-- RECORDS SHOWN --
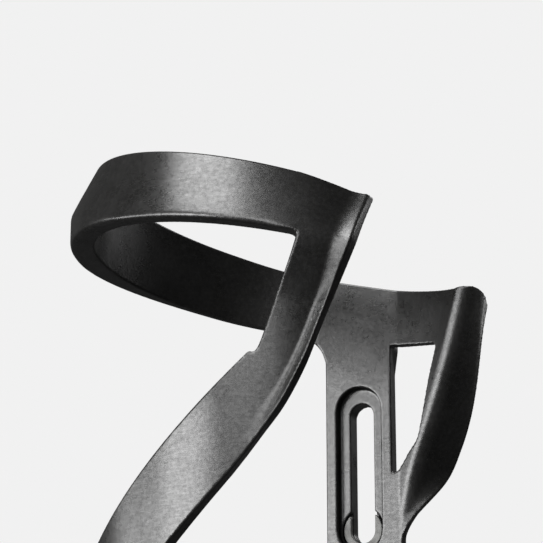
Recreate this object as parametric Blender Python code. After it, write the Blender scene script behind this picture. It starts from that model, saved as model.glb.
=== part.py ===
"""Side-entry water bottle cage, modelled in metres with +Z up.

The origin is on the mounting face, midway between the two bolt seats.
+Y points into the bicycle frame, the bottle stands on the -Y side and its axis is parallel to Z.
The entry side is +X. Angles round the bottle axis are 0 at the back plate and grow towards +X.
"""
import math

import bmesh
import bpy
from mathutils import Matrix, Vector

MM = 0.001
GAP = 0.3 * MM                    # clearance between neighbouring pieces

# bottle and bicycle
BOTTLE_RADIUS = 36.9 * MM         # from the bottle axis to the flat face of the back plate
BOLT_SPACING = 64.0 * MM
SLOT_WIDTH = 5.3 * MM             # clears an M5 bolt
SLOT_TRAVEL = 25.7 * MM           # height of a recess between the centres of its round ends
SLOT_SHORT = 0.9 * MM             # the slot in it ends this much lower, so a bolt travels 24.8 mm

# back plate
PLATE_WIDTH = 15.2 * MM
PLATE_EDGE_THICKNESS = 4.9 * MM
PLATE_DEPTH = 6.0 * MM            # flat face to mounting face, at the pad
PAD_WIDTH = 12.7 * MM
PAD_MARGIN = 3.0 * MM             # pad beyond each end of the recess
PAD_RUN_OUT = 5.0 * MM
RECESS_WIDTH = 10.1 * MM
RECESS_DEPTH = 2.1 * MM

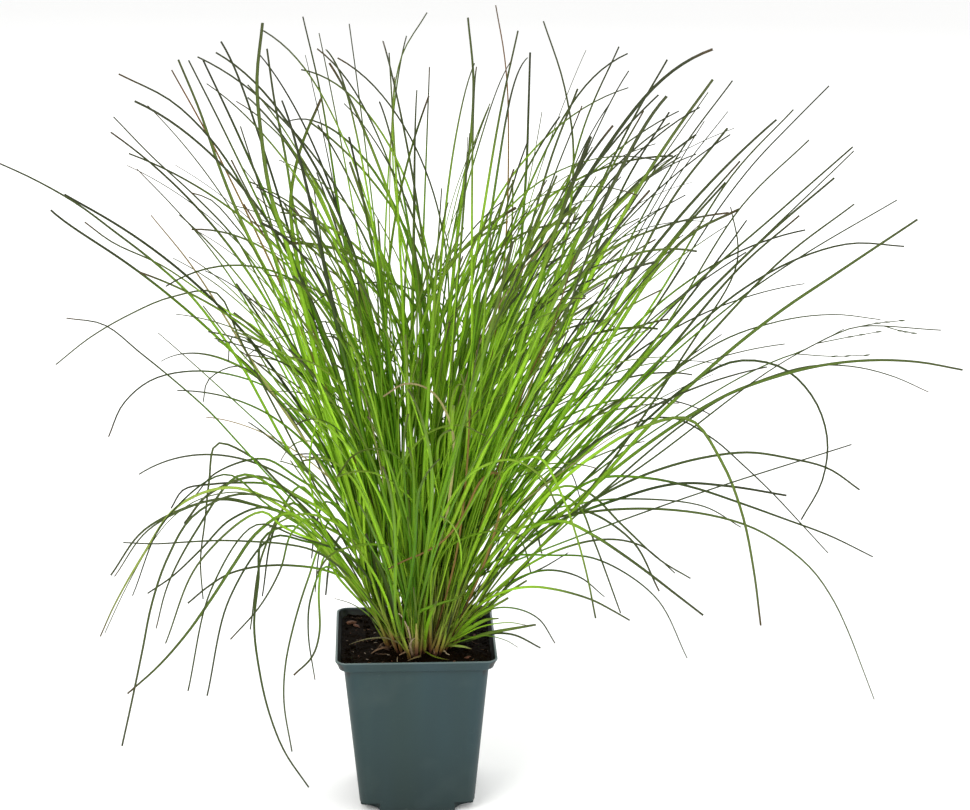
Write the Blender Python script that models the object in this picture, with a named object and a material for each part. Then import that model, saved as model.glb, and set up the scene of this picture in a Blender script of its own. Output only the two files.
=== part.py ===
"""Potted ornamental grass clump: a square nursery pot, its peat root ball, the crown and the leaves.

Metres, +Z up. The origin is the middle of the pot's underside, on the ground; +X is to the plant's right,
+Y is to its back. Design values below are in millimetres and are scaled when a mesh is made.
"""

import math

import bmesh
import bpy
import numpy as np
from mathutils import Vector

NAME = "Potted_ornamental_grass_clump"
MM = 0.001

# ---- driving dimensions (mm) -------------------------------------------------------------------
POT_HEIGHT = 95.0  # ground to the top of the rim
RIM_HALF = 45.0  # half the outer width of the rim at its top
RIM_FOOT_HALF = 43.0  # the same at the collar's lower edge
RIM_FOOT_Z = 89.6  # lower edge of the stepped-out collar
NECK_HALF = 40.35  # half the width of the wall just under the collar
NECK_Z = 88.5
FOOT_HALF = 32.0  # half the width of the pot at the ground
WALL = 1.05  # plastic thickness
FLOOR = 1.3
CORNER_R = (5.5, 6.5)  # outer corner radius at the ground and at the rim
NOTCH_R = 11.0  # each bottom corner is raised over a quarter circle of this radius
NOTCH_Z = 5.5  # by this much
DRAIN_R = 2.4  # drain hole in each raised corner
DRAIN_AT = 27.4
GAP = 0.35  # between pieces that touch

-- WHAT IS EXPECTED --
What is wanted is an exact copy of the lines from the line containing "Write the Blender Python" to the line containing "from mathutils import Vector", both lines included, and of no other line.

-- COMPLETED EXERCISE --
Write the Blender Python script that models the object in this picture, with a named object and a material for each part. Then import that model, saved as model.glb, and set up the scene of this picture in a Blender script of its own. Output only the two files.
=== part.py ===
"""Potted ornamental grass clump: a square nursery pot, its peat root ball, the crown and the leaves.

Metres, +Z up. The origin is the middle of the pot's underside, on the ground; +X is to the plant's right,
+Y is to its back. Design values below are in millimetres and are scaled when a mesh is made.
"""

import math

import bmesh
import bpy
import numpy as np
from mathutils import Vector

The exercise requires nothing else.